Written request → Extract all data as written.

Collected data →
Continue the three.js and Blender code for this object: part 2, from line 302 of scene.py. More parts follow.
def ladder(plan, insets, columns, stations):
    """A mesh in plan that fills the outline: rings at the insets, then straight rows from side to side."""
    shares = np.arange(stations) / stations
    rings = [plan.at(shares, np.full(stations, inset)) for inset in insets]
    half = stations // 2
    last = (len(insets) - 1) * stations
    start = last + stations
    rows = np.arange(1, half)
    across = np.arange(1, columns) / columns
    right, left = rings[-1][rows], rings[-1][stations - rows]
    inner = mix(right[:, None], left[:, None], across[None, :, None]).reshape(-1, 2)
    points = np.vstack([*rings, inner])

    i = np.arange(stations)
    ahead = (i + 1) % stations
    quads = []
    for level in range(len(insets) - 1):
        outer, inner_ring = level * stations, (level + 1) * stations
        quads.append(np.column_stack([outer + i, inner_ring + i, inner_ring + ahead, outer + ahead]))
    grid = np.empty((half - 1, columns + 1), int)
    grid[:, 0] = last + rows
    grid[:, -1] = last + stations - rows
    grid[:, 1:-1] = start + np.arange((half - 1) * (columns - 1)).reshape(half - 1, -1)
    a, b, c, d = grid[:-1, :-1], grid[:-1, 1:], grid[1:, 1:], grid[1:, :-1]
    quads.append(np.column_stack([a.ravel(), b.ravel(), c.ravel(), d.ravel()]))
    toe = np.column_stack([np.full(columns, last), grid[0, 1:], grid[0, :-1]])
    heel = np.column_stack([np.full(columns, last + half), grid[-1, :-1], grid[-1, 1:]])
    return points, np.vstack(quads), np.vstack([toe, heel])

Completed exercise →
Continue the three.js and Blender code for this object: part 2, from line 302 of scene.py. More parts follow.
def ladder(plan, insets, columns, stations):
    """A mesh in plan that fills the outline: rings at the insets, then straight rows from side to side."""
    shares = np.arange(stations) / stations
    rings = [plan.at(shares, np.full(stations, inset)) for inset in insets]
    half = stations // 2
    last = (len(insets) - 1) * stations
    start = last + stations
    rows = np.arange(1, half)
    across = np.arange(1, columns) / columns
    right, left = rings[-1][rows], rings[-1][stations - rows]
    inner = mix(right[:, None], left[:, None], across[None, :, None]).reshape(-1, 2)
    points = np.vstack([*rings, inner])

    i = np.arange(stations)
    ahead = (i + 1) % stations
    quads = []
    for level in range(len(insets) - 1):
        outer, inner_ring = level * stations, (level + 1) * stations
        quads.append(np.column_stack([outer + i, inner_ring + i, inner_ring + ahead, outer + ahead]))
    grid = np.empty((half - 1, columns + 1), int)
    grid[:, 0] = last + rows
    grid[:, -1] = last + stations - rows
    grid[:, 1:-1] = start + np.arange((half - 1) * (columns - 1)).reshape(half - 1, -1)
    a, b, c, d = grid[:-1, :-1], grid[:-1, 1:], grid[1:, 1:], grid[1:, :-1]
    quads.append(np.column_stack([a.ravel(), b.ravel(), c.ravel(), d.ravel()]))
    toe = np.column_stack([np.full(columns, last), grid[0, 1:], grid[0, :-1]])
    heel = np.column_stack([np.full(columns, last + half), grid[-1, :-1], grid[-1, 1:]])
    return points, np.vstack(quads), np.vstack([toe, heel])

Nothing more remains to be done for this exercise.